Back row - left to right: Art Bienenstock, Hugo Steinfink, Helen Berman, Judy Flippen-Anderson,
Peggy from NAS, Cam Hubbard, Carol Brock, Debby Savage, Catherine Foris.

George DeTitta remembers: I met Bryan in the first few days of my first year in the PhD Program at the Crystallorgaphy Laboratory at University of Pittsburgh. My first impressions were of his accent – not just Jersey City – and of his laugh. Classes began almost immediately and from the first few lectures I thought there could be no better the sis advisor. Bryan took me on, not because I was a stellar student (far from it) but because I enjoyed science so much. I was willing to make up my intellectual deficit with hard work and enthusiasm. 

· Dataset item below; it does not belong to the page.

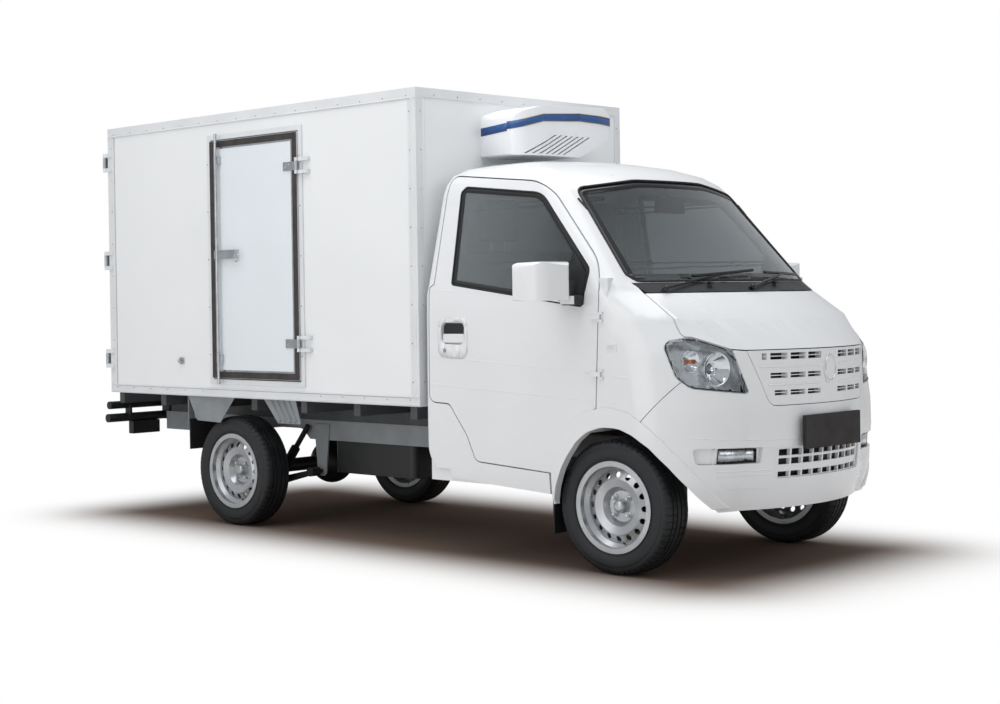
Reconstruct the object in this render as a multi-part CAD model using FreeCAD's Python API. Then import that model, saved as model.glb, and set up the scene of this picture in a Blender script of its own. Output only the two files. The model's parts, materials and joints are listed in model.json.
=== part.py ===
import FreeCAD, Part
import math
import os

from FreeCAD import Vector

os.makedirs("parts", exist_ok=True)

# Light refrigerated truck. Millimetres; X forward, Y to the truck's left, Z up, the
# floor at Z 0. Lengths along X are written from the front axle, and save() moves every
# piece so that the origin lies on the floor under the middle of the truck.

# Driving dimensions
wheelbase = 2500.0
track = 1270.0
tyre_radius = 287.0
tyre_width = 165.0
rim_radius = 178.0
rim_flange = 195.5
rim_width = 140.0
front_overhang = 625.0
cab_half_width = 765.0
cab_rear = -1038.0
cab_gap = 30.0
skin = 30.0
door_thickness = 55.0
frame_half = 400.0
frame_top = 552.0
frame_height = 102.0
box_length = 2432.0
box_half_width = 765.0
box_floor_z = 676.0
box_height = 1484.0
box_wall = 60.0
rear_door_thickness = 60.0
rear_door_proud = 12.0
rear_hardware = 33.0
seam = 5.0
body_clear = 0.3
rear_corner = 36.0
belt_z = 1200.0
cowl_z = 1190.0
screen_low_z = 1232.0
floor_z = 600.0
seat_base_z = 700.0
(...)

Our studies together confirmed what a wise choice I had made in an advisor. Bryan proved to match and exceed my enthusiasm and was willing to give me plenty of rope to play out in my research with him. He knew when to play out line and when to reel me in. We continued his studies of fatty acids with the first studies of cholesterol esters and choleric acids. He never took the straightest road to crystallographic solution but explored new ways, and new wrinkles in old ways, to solve the crystallographic phase problem. I followed him to some time after graduation into his experimental charge density studies and it took me quite some time to forge an independent research direction.

In the meantime, we had really become friends. Our humors were at least roughly congruent and our interests in music and arts were similar. Adele and I fell in love with his wife and children. We gave him a kitten from one of the litters we seemed to come upon regularly. Our friendship endured from that day in September 1969 to now, and he is going to be forever a part of me.